Reproduce, word for word, every line from the first one down to the line containing "a).addScaledVector(across, b).addScaledVector(out, c);", and nothing else.

-- BEGIN DATA --

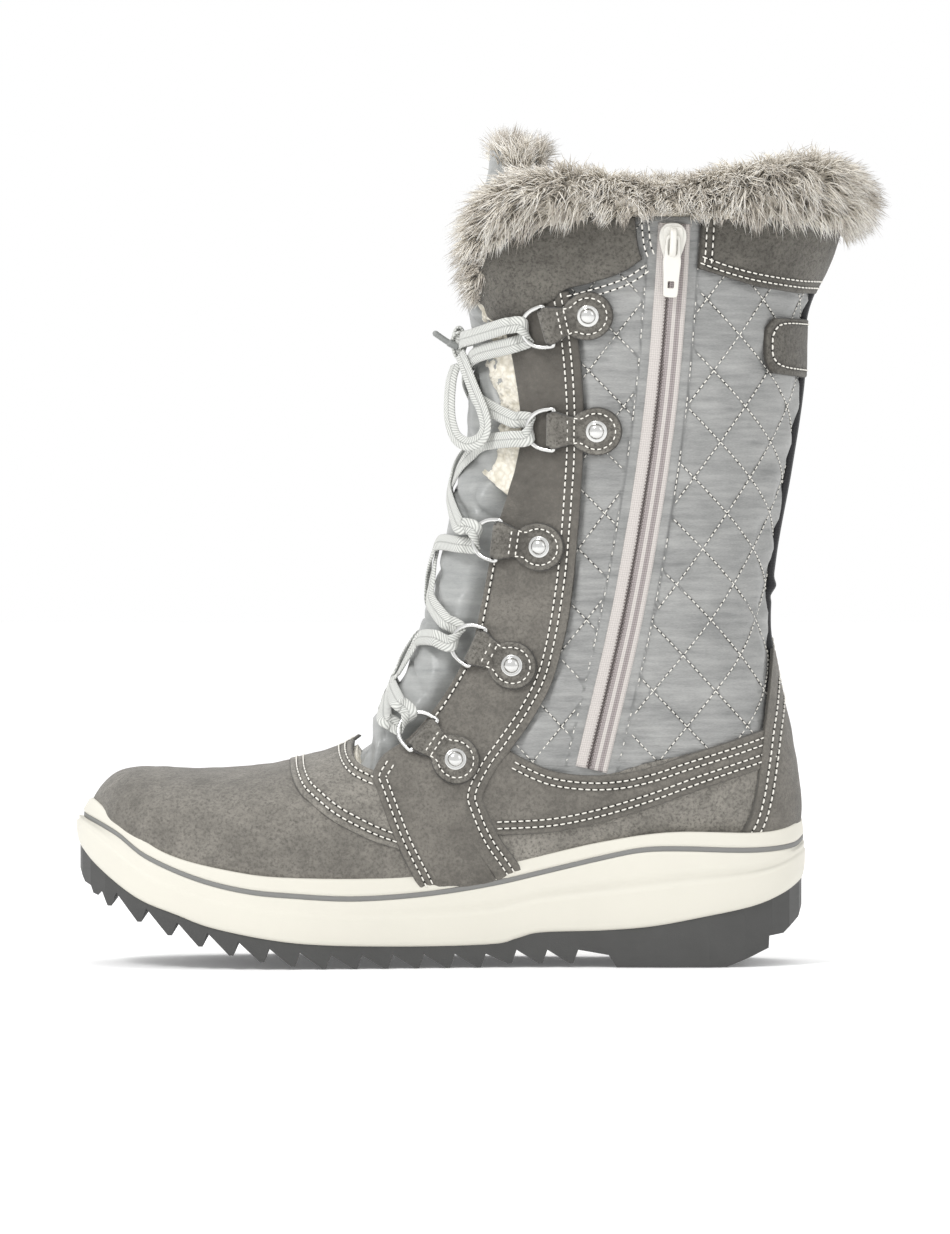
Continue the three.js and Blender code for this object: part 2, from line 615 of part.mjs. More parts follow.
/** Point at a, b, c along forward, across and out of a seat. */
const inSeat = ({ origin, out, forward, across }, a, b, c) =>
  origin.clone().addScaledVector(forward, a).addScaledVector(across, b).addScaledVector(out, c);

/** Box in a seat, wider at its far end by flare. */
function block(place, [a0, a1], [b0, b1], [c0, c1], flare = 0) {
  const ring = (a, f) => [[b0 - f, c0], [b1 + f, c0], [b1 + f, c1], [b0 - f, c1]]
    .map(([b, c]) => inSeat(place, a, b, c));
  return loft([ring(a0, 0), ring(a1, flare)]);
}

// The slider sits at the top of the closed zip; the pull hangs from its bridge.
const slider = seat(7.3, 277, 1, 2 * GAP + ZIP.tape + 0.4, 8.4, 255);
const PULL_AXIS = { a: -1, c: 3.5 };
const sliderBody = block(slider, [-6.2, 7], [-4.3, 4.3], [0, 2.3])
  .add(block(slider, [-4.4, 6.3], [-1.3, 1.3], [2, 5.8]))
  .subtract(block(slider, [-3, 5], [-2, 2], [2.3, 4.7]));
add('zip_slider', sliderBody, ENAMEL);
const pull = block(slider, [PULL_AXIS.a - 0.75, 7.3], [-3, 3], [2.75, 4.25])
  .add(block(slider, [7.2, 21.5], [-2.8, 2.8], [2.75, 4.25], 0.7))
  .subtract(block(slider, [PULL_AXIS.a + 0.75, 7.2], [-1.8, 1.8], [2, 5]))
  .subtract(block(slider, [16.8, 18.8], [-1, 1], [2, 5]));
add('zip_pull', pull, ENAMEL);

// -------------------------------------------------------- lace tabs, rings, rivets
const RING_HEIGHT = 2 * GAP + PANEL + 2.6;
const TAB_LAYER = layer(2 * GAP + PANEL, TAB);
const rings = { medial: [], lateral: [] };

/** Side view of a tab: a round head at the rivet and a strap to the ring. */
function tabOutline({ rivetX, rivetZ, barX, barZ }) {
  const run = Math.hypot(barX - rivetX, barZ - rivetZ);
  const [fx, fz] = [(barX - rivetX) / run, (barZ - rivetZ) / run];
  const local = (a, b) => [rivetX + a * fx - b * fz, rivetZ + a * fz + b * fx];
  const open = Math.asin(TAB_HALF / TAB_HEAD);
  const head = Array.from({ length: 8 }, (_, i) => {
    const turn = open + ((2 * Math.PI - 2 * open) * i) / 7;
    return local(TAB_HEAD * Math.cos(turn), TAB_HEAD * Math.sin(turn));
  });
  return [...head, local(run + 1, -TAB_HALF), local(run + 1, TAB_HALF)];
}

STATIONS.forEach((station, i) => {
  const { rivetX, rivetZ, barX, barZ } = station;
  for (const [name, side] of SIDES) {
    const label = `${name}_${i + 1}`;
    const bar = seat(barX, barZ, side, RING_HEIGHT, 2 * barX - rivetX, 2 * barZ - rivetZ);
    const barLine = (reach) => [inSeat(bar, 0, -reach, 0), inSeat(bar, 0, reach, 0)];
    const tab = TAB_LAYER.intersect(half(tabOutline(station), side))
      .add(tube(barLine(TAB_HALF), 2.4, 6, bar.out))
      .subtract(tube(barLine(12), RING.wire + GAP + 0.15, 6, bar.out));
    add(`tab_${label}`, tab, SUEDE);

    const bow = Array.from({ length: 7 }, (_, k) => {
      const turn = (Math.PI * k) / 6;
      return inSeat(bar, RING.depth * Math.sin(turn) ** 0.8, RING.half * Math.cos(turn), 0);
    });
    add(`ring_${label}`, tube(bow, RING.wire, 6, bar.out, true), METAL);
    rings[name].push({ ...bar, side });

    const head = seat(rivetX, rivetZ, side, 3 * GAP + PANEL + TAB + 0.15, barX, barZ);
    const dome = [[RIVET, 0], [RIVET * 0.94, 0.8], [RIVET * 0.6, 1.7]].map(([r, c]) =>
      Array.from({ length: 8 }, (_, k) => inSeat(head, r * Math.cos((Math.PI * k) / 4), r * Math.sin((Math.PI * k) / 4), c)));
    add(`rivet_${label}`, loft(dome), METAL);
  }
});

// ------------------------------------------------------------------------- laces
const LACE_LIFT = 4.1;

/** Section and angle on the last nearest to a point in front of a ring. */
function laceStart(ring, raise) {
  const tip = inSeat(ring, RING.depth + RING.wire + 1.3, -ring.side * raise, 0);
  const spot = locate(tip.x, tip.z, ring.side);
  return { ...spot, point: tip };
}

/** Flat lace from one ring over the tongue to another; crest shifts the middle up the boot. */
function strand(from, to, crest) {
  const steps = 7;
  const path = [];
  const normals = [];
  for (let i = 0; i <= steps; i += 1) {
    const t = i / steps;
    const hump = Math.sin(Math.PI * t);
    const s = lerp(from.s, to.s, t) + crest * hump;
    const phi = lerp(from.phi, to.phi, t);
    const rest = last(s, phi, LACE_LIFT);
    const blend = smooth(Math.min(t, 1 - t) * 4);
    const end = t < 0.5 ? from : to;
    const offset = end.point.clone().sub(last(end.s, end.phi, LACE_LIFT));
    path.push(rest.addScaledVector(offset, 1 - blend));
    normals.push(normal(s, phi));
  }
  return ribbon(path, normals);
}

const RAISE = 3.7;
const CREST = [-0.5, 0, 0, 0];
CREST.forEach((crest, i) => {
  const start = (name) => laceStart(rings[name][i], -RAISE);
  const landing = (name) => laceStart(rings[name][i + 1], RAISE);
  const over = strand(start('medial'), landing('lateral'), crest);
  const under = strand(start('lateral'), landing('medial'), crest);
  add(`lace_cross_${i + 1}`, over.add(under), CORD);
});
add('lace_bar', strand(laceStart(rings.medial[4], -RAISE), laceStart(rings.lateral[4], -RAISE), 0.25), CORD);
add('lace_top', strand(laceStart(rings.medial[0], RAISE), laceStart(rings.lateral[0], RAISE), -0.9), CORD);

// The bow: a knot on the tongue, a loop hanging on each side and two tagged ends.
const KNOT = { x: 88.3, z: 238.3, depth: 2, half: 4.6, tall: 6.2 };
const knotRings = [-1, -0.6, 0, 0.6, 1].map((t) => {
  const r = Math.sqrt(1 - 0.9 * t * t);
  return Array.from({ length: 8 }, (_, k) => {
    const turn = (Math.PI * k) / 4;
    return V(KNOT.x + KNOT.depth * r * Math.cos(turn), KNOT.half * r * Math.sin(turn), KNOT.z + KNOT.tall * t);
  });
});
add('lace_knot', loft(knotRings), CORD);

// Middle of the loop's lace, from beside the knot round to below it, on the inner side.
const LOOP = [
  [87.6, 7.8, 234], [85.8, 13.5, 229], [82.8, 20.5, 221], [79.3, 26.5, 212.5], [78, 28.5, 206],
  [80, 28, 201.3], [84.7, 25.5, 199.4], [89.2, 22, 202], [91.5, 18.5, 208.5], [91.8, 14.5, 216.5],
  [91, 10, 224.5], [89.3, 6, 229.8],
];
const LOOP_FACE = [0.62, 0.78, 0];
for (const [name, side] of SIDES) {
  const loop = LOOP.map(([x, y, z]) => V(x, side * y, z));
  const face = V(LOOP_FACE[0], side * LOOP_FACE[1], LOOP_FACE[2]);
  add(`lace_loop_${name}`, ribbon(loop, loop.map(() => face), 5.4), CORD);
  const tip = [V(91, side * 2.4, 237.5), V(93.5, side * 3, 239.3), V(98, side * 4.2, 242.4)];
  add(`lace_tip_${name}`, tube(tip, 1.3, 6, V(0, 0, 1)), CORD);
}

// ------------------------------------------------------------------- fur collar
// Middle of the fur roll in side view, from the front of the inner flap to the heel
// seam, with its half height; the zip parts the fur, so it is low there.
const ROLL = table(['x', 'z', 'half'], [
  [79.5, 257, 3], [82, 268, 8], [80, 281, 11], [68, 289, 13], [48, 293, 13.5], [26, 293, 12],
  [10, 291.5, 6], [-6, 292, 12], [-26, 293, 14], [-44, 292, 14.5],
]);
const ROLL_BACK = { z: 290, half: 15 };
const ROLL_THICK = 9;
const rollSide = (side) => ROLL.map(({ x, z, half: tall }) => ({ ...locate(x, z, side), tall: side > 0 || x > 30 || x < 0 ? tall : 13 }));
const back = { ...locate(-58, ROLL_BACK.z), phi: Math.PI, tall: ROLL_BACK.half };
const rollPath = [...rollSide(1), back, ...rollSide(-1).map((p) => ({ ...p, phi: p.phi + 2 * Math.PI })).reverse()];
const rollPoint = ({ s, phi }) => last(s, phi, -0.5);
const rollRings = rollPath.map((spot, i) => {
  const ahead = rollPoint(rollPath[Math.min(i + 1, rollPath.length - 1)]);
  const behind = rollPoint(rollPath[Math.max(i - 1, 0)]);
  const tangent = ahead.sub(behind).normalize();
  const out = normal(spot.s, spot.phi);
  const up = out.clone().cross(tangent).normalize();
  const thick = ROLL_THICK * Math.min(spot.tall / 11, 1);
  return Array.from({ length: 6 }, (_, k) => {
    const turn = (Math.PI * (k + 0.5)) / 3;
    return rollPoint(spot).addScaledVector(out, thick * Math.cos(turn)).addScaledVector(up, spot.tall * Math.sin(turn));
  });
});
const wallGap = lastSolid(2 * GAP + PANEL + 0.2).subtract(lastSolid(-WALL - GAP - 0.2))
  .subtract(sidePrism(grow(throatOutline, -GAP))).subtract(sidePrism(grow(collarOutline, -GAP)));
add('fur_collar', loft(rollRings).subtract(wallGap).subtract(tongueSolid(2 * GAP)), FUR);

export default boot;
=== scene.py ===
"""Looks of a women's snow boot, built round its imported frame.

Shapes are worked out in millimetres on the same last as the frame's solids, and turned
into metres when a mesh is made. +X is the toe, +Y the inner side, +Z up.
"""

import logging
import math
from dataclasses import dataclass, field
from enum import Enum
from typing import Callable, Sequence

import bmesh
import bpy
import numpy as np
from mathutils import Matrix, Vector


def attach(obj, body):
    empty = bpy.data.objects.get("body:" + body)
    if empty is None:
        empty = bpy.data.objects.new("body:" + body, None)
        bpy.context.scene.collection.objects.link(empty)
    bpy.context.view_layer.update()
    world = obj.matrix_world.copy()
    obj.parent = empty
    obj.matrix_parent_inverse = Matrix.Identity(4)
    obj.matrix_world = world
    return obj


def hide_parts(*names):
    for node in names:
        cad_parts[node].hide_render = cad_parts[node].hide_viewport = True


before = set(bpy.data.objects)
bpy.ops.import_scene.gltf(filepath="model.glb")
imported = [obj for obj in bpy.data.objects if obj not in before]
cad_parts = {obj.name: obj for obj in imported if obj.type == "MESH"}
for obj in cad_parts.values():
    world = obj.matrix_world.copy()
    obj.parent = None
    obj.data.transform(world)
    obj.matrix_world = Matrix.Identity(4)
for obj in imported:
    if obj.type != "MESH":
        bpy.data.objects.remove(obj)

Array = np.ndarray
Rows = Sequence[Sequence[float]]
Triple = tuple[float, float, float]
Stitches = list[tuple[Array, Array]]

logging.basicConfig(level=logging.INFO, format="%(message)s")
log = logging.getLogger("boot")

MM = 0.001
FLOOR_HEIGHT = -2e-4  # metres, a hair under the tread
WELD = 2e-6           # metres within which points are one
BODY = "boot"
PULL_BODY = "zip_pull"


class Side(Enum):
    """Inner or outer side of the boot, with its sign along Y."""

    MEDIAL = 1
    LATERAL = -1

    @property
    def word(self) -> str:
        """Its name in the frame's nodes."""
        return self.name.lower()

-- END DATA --

WORKED ANSWER |
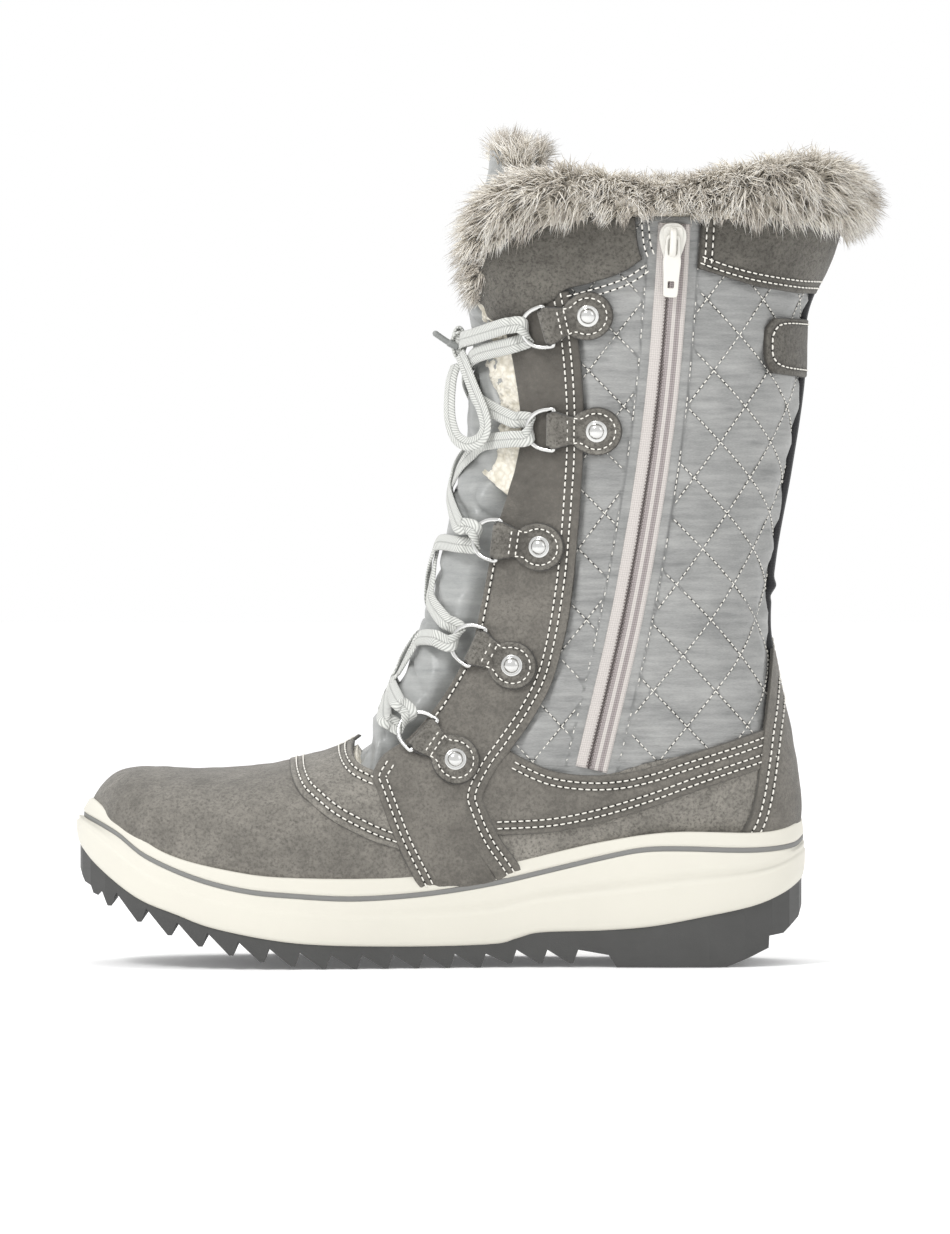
Continue the three.js and Blender code for this object: part 2, from line 615 of part.mjs. More parts follow.
/** Point at a, b, c along forward, across and out of a seat. */
const inSeat = ({ origin, out, forward, across }, a, b, c) =>
  origin.clone().addScaledVector(forward, a).addScaledVector(across, b).addScaledVector(out, c);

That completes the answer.